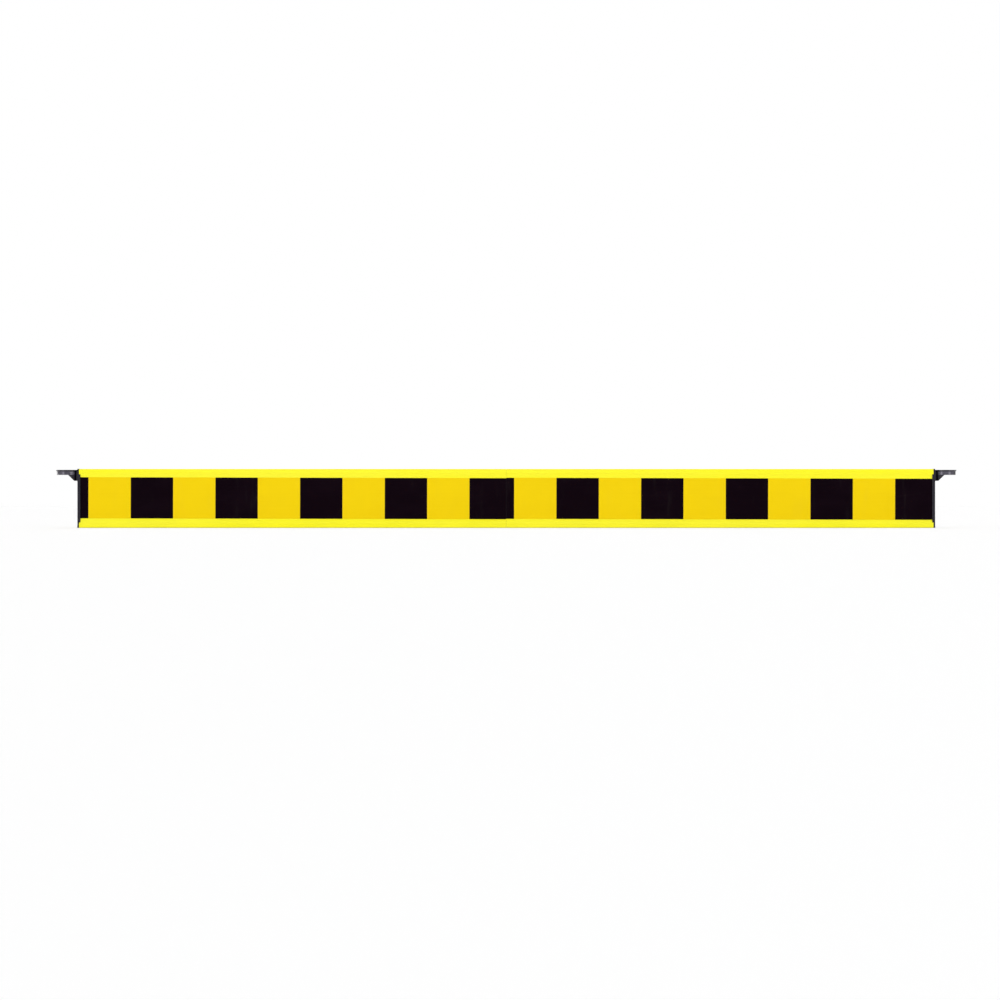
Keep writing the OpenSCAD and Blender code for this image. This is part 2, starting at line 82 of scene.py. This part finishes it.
class Shader:
    """A material with one Principled shader, and short calls that add nodes to it."""

    def __init__(self, name):
        self.material = bpy.data.materials.new(name)
        self.material.use_nodes = True
        self.tree = self.material.node_tree
        self.tree.nodes.clear()
        output = self.tree.nodes.new("ShaderNodeOutputMaterial")
        self.bsdf = self.tree.nodes.new("ShaderNodeBsdfPrincipled")
        self.tree.links.new(self.bsdf.outputs["BSDF"], output.inputs["Surface"])
        self.place = self.tree.nodes.new("ShaderNodeTexCoord").outputs["Object"]
        self.normal = None

    def feed(self, socket, value):
        """Puts a number, a colour or another node's output into a socket."""
        if isinstance(value, bpy.types.NodeSocket):
            self.tree.links.new(value, socket)
            return
        if hasattr(socket.default_value, "__len__"):
            size = len(socket.default_value)
            value = tuple(value) if hasattr(value, "__len__") else (value,) * size
            value = value + (1.0,) * (size - len(value))
        socket.default_value = value

    def set(self, **values):
        """Sets the Principled shader's sockets, with underscores for the spaces in their names."""
        for name, value in values.items():
            self.feed(self.bsdf.inputs[name.replace("_", " ")], value)

    def math(self, operation, a, b=0.0):
        """One math node on one or two numbers."""
        node = self.tree.nodes.new("ShaderNodeMath")
        node.operation = operation
        self.feed(node.inputs[0], a)
        self.feed(node.inputs[1], b)
        return node.outputs[0]

    def vector(self, operation, a, b=(0.0, 0.0, 0.0), c=(0.0, 0.0, 0.0)):
        """One vector math node on up to three vectors."""
        node = self.tree.nodes.new("ShaderNodeVectorMath")
        node.operation = operation
        for socket, value in zip(node.inputs, (a, b, c)):
            self.feed(socket, value)
        return node.outputs["Value" if operation == "DOT_PRODUCT" else "Vector"]

    def axis(self, index, vector=None):
        """One coordinate of a vector, or of the point in the part's frame at rest."""
        node = self.tree.nodes.new("ShaderNodeSeparateXYZ")
        self.feed(node.inputs[0], vector or self.place)
        return node.outputs[index]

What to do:
Give the lines again, exactly as they stand, from the beginning of the data through the line with "self.normal = None".

Solution:
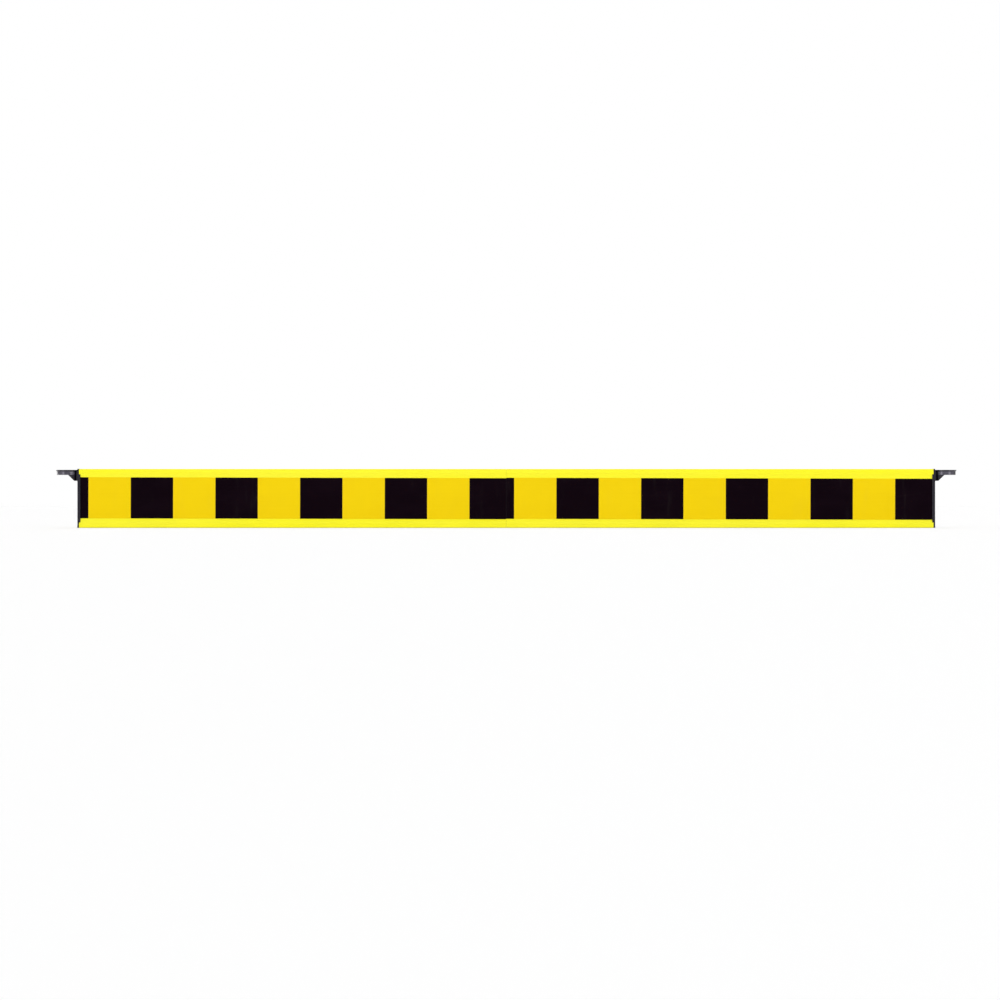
Keep writing the OpenSCAD and Blender code for this image. This is part 2, starting at line 82 of scene.py. This part finishes it.
class Shader:
    """A material with one Principled shader, and short calls that add nodes to it."""

    def __init__(self, name):
        self.material = bpy.data.materials.new(name)
        self.material.use_nodes = True
        self.tree = self.material.node_tree
        self.tree.nodes.clear()
        output = self.tree.nodes.new("ShaderNodeOutputMaterial")
        self.bsdf = self.tree.nodes.new("ShaderNodeBsdfPrincipled")
        self.tree.links.new(self.bsdf.outputs["BSDF"], output.inputs["Surface"])
        self.place = self.tree.nodes.new("ShaderNodeTexCoord").outputs["Object"]
        self.normal = None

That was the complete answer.